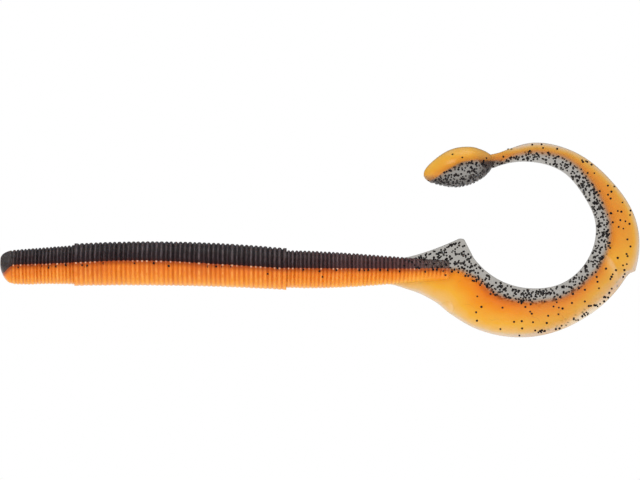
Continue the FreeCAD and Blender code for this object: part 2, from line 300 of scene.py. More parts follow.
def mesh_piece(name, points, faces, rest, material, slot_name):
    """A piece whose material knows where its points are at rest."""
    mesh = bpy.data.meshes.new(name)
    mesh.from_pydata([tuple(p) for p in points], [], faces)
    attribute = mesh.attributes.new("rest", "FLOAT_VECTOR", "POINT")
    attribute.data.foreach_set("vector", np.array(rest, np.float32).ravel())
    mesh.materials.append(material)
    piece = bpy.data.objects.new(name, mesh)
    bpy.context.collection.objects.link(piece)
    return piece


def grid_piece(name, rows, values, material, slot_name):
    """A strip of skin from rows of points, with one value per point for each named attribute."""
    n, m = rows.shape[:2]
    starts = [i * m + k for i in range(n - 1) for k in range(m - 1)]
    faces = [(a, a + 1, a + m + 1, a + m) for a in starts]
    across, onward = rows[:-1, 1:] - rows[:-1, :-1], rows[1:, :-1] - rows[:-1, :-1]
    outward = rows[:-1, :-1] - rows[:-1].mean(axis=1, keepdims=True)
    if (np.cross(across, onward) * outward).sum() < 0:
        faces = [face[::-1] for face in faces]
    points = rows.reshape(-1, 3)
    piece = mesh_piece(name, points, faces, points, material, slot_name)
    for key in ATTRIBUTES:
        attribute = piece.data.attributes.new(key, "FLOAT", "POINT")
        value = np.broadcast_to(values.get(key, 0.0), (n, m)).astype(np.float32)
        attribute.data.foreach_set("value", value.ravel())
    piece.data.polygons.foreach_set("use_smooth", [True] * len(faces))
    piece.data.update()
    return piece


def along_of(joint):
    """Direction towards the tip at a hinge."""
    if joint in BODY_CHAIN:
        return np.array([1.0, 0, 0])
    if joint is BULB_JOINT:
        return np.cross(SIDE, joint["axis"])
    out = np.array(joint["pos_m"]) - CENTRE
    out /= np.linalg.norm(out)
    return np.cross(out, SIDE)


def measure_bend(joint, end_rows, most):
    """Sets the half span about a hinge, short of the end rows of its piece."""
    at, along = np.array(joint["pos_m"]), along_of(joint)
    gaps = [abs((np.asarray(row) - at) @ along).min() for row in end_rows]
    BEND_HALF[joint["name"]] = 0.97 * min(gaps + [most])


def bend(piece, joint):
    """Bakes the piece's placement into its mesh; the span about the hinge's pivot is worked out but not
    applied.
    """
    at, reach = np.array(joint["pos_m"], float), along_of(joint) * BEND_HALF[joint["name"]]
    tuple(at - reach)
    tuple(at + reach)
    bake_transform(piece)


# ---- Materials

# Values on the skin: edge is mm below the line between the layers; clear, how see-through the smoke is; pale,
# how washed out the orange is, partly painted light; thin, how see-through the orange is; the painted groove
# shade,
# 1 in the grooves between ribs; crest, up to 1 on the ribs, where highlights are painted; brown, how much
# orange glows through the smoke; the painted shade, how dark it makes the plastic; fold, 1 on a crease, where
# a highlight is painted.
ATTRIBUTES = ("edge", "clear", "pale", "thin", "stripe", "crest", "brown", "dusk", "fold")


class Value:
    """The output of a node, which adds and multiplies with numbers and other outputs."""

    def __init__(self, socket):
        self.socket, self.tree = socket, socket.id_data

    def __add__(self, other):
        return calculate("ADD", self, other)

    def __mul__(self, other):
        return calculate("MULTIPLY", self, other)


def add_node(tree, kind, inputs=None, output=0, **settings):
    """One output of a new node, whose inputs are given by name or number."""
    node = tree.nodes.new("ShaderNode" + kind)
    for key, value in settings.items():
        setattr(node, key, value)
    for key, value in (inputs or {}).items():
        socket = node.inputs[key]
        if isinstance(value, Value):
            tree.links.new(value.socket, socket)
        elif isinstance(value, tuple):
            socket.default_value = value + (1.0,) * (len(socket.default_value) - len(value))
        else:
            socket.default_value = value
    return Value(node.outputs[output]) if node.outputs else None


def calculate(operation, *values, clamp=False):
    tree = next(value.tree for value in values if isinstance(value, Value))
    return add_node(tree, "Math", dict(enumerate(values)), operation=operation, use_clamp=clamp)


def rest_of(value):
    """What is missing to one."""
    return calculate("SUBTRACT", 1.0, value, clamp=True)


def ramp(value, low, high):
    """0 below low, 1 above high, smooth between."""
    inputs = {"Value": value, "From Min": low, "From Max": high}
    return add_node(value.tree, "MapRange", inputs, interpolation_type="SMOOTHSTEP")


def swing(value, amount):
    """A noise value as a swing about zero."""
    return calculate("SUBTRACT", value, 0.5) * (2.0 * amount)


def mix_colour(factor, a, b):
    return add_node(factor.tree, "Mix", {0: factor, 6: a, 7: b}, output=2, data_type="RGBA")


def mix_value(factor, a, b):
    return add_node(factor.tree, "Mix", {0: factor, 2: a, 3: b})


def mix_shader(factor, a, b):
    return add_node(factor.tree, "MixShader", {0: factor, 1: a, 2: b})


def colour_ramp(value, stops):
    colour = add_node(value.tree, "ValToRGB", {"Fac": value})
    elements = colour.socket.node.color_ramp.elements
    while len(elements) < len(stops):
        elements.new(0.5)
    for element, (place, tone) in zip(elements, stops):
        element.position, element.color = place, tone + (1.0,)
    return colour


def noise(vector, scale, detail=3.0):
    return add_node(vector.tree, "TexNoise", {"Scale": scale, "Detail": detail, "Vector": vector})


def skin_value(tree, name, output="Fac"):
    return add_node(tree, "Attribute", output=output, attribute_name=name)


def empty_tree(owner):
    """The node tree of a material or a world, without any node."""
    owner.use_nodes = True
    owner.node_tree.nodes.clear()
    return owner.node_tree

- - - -

Goal: Write out the material exactly as given.

Output below:
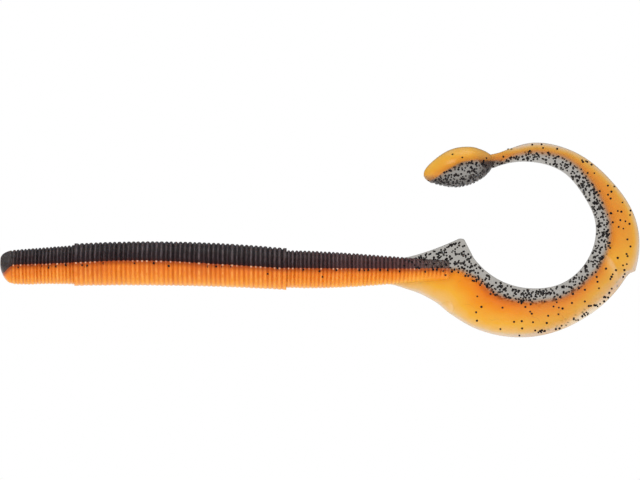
Continue the FreeCAD and Blender code for this object: part 2, from line 300 of scene.py. More parts follow.
def mesh_piece(name, points, faces, rest, material, slot_name):
    """A piece whose material knows where its points are at rest."""
    mesh = bpy.data.meshes.new(name)
    mesh.from_pydata([tuple(p) for p in points], [], faces)
    attribute = mesh.attributes.new("rest", "FLOAT_VECTOR", "POINT")
    attribute.data.foreach_set("vector", np.array(rest, np.float32).ravel())
    mesh.materials.append(material)
    piece = bpy.data.objects.new(name, mesh)
    bpy.context.collection.objects.link(piece)
    return piece


def grid_piece(name, rows, values, material, slot_name):
    """A strip of skin from rows of points, with one value per point for each named attribute."""
    n, m = rows.shape[:2]
    starts = [i * m + k for i in range(n - 1) for k in range(m - 1)]
    faces = [(a, a + 1, a + m + 1, a + m) for a in starts]
    across, onward = rows[:-1, 1:] - rows[:-1, :-1], rows[1:, :-1] - rows[:-1, :-1]
    outward = rows[:-1, :-1] - rows[:-1].mean(axis=1, keepdims=True)
    if (np.cross(across, onward) * outward).sum() < 0:
        faces = [face[::-1] for face in faces]
    points = rows.reshape(-1, 3)
    piece = mesh_piece(name, points, faces, points, material, slot_name)
    for key in ATTRIBUTES:
        attribute = piece.data.attributes.new(key, "FLOAT", "POINT")
        value = np.broadcast_to(values.get(key, 0.0), (n, m)).astype(np.float32)
        attribute.data.foreach_set("value", value.ravel())
    piece.data.polygons.foreach_set("use_smooth", [True] * len(faces))
    piece.data.update()
    return piece


def along_of(joint):
    """Direction towards the tip at a hinge."""
    if joint in BODY_CHAIN:
        return np.array([1.0, 0, 0])
    if joint is BULB_JOINT:
        return np.cross(SIDE, joint["axis"])
    out = np.array(joint["pos_m"]) - CENTRE
    out /= np.linalg.norm(out)
    return np.cross(out, SIDE)


def measure_bend(joint, end_rows, most):
    """Sets the half span about a hinge, short of the end rows of its piece."""
    at, along = np.array(joint["pos_m"]), along_of(joint)
    gaps = [abs((np.asarray(row) - at) @ along).min() for row in end_rows]
    BEND_HALF[joint["name"]] = 0.97 * min(gaps + [most])


def bend(piece, joint):
    """Bakes the piece's placement into its mesh; the span about the hinge's pivot is worked out but not
    applied.
    """
    at, reach = np.array(joint["pos_m"], float), along_of(joint) * BEND_HALF[joint["name"]]
    tuple(at - reach)
    tuple(at + reach)
    bake_transform(piece)


# ---- Materials

# Values on the skin: edge is mm below the line between the layers; clear, how see-through the smoke is; pale,
# how washed out the orange is, partly painted light; thin, how see-through the orange is; the painted groove
# shade,
# 1 in the grooves between ribs; crest, up to 1 on the ribs, where highlights are painted; brown, how much
# orange glows through the smoke; the painted shade, how dark it makes the plastic; fold, 1 on a crease, where
# a highlight is painted.
ATTRIBUTES = ("edge", "clear", "pale", "thin", "stripe", "crest", "brown", "dusk", "fold")


class Value:
    """The output of a node, which adds and multiplies with numbers and other outputs."""

    def __init__(self, socket):
        self.socket, self.tree = socket, socket.id_data

    def __add__(self, other):
        return calculate("ADD", self, other)

    def __mul__(self, other):
        return calculate("MULTIPLY", self, other)


def add_node(tree, kind, inputs=None, output=0, **settings):
    """One output of a new node, whose inputs are given by name or number."""
    node = tree.nodes.new("ShaderNode" + kind)
    for key, value in settings.items():
        setattr(node, key, value)
    for key, value in (inputs or {}).items():
        socket = node.inputs[key]
        if isinstance(value, Value):
            tree.links.new(value.socket, socket)
        elif isinstance(value, tuple):
            socket.default_value = value + (1.0,) * (len(socket.default_value) - len(value))
        else:
            socket.default_value = value
    return Value(node.outputs[output]) if node.outputs else None


def calculate(operation, *values, clamp=False):
    tree = next(value.tree for value in values if isinstance(value, Value))
    return add_node(tree, "Math", dict(enumerate(values)), operation=operation, use_clamp=clamp)


def rest_of(value):
    """What is missing to one."""
    return calculate("SUBTRACT", 1.0, value, clamp=True)


def ramp(value, low, high):
    """0 below low, 1 above high, smooth between."""
    inputs = {"Value": value, "From Min": low, "From Max": high}
    return add_node(value.tree, "MapRange", inputs, interpolation_type="SMOOTHSTEP")


def swing(value, amount):
    """A noise value as a swing about zero."""
    return calculate("SUBTRACT", value, 0.5) * (2.0 * amount)


def mix_colour(factor, a, b):
    return add_node(factor.tree, "Mix", {0: factor, 6: a, 7: b}, output=2, data_type="RGBA")


def mix_value(factor, a, b):
    return add_node(factor.tree, "Mix", {0: factor, 2: a, 3: b})


def mix_shader(factor, a, b):
    return add_node(factor.tree, "MixShader", {0: factor, 1: a, 2: b})


def colour_ramp(value, stops):
    colour = add_node(value.tree, "ValToRGB", {"Fac": value})
    elements = colour.socket.node.color_ramp.elements
    while len(elements) < len(stops):
        elements.new(0.5)
    for element, (place, tone) in zip(elements, stops):
        element.position, element.color = place, tone + (1.0,)
    return colour


def noise(vector, scale, detail=3.0):
    return add_node(vector.tree, "TexNoise", {"Scale": scale, "Detail": detail, "Vector": vector})


def skin_value(tree, name, output="Fac"):
    return add_node(tree, "Attribute", output=output, attribute_name=name)


def empty_tree(owner):
    """The node tree of a material or a world, without any node."""
    owner.use_nodes = True
    owner.node_tree.nodes.clear()
    return owner.node_tree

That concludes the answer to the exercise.